Изслѣдователи Россіи, у которыхъ она предъ глазами, вели свое дѣло такъ хорошо, что только въ послѣдніе два года явились факты, которые могутъ дать истинное понятіе о коренныхъ основахъ жизни ея семидесяти-милліоннаго населенія. За разработку этихъ фактовъ брались всего три-четыре человѣка и можно смѣло утверждать, что развѣ только одной четверти нашихъ этнографовъ факты эти извѣстны; что же касается остальныхъ людей науки, а также всего русскаго образованнаго общества, то вотъ вамъ осязательный фактъ: изданіе Императорскихъ Географическаго и Вольнаго Экономическаго Обществъ: «Сборникъ матеріаловъ для изученія сельской поземельной общины» — до сихъ поръ лежитъ не тронуто (изъ склада Географическаго Общества куплено только два экземпляра).
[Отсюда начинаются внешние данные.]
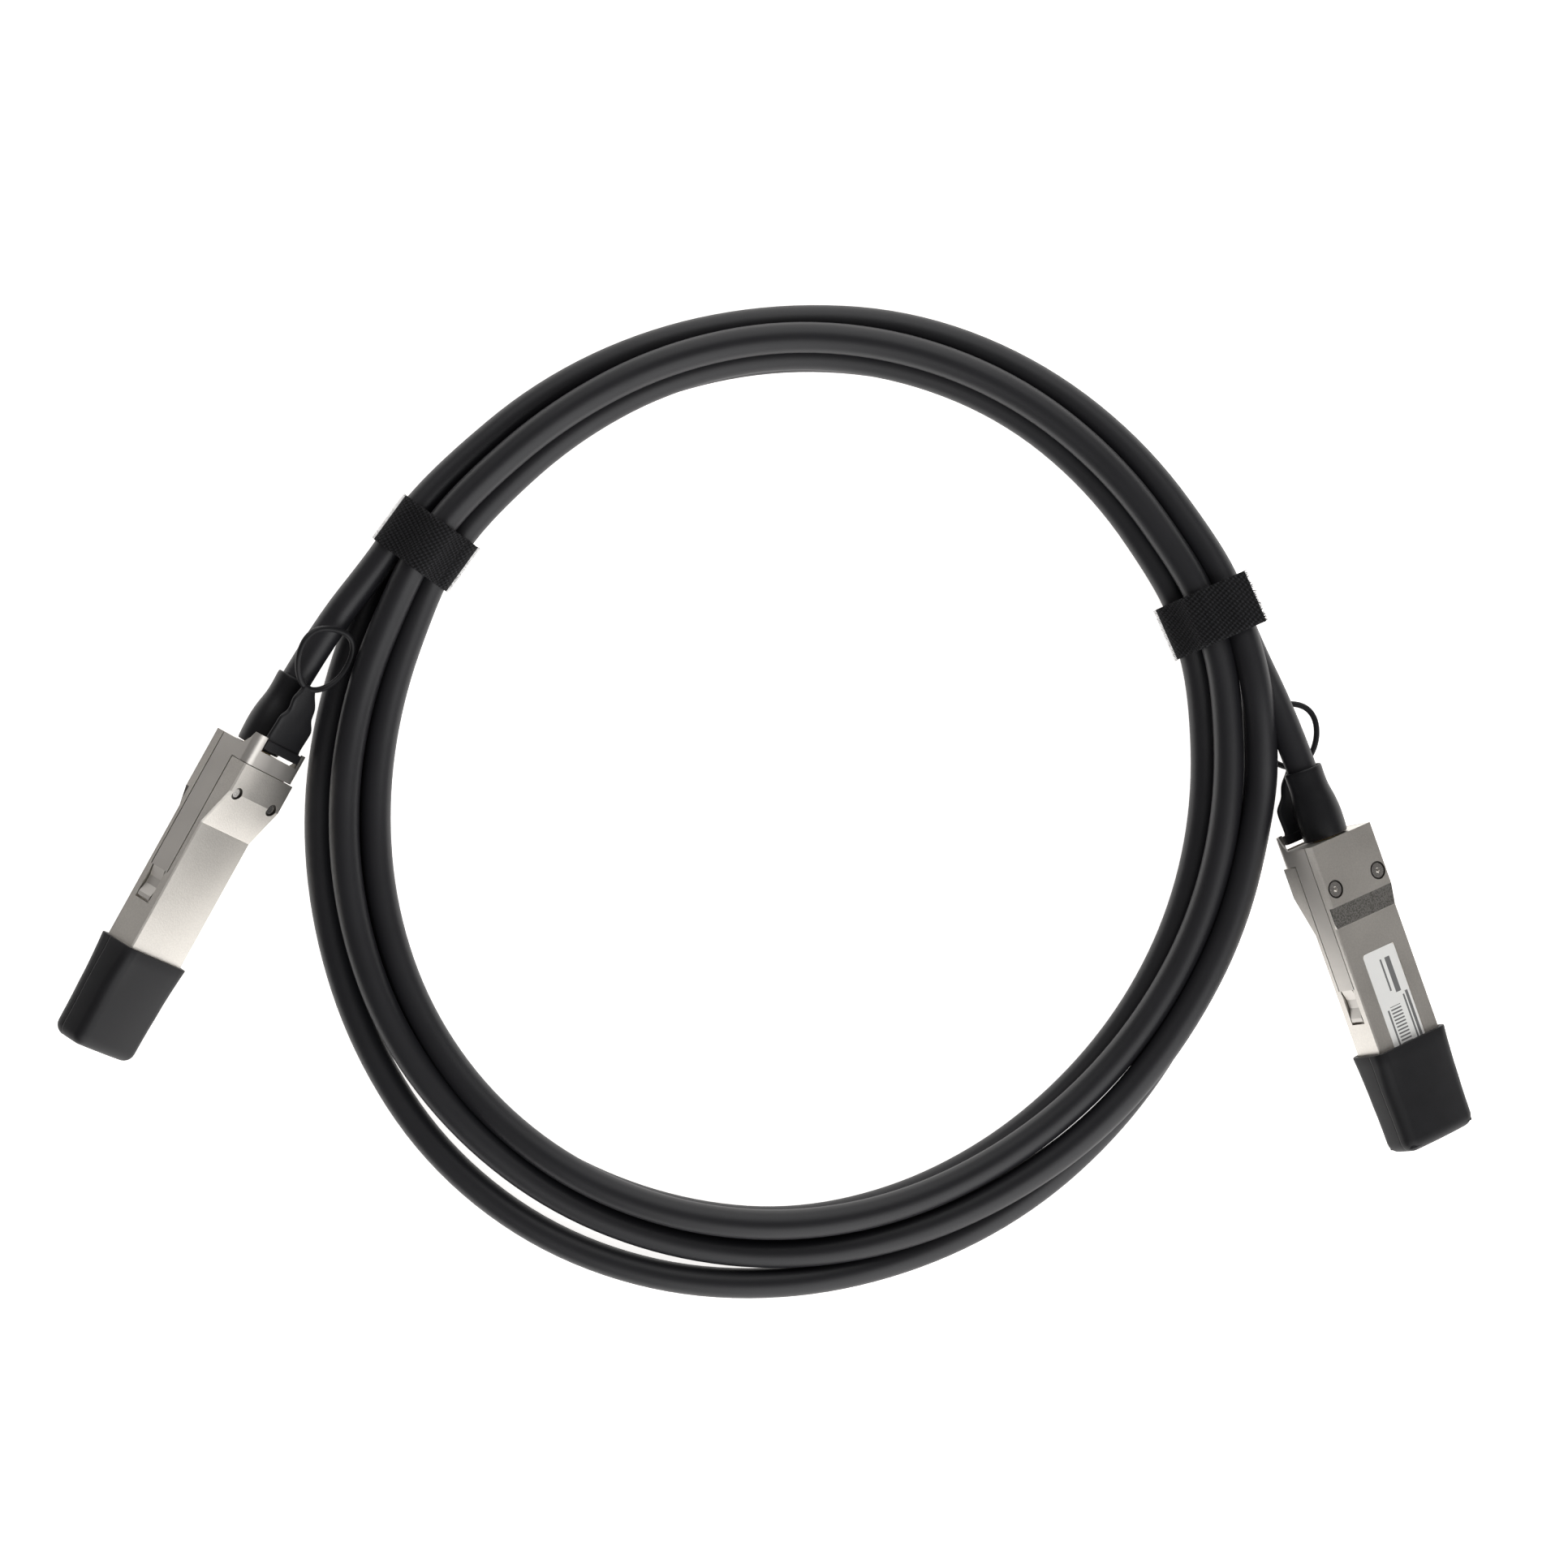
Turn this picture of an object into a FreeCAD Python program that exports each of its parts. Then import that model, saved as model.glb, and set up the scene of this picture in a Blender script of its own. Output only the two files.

При рѣшеніи пресловутаго вопроса «о пьянствѣ», при обсужденіи вопроса «о переселеніяхъ» ни одинъ свѣдущій человѣкъ не заглянулъ въ этотъ «Сборникъ», несмотря на то, что по этимъ вопросамъ «Сборникъ» далъ бы много фактовъ, пролилъ бы много свѣта.

Неужели болѣе приготовленные, болѣе умѣлые изслѣдователи ѣздили изучать Сибирь и написали правду о внутреннихъ качествахъ поселившихся тамъ выходцевъ изъ Россіи?

Книга г. Ядринцева свидѣтельствуетъ о крайне безобразномъ, легкомысленнѣйшемъ отношеніи изслѣдователей Сибири къ предмету изученія.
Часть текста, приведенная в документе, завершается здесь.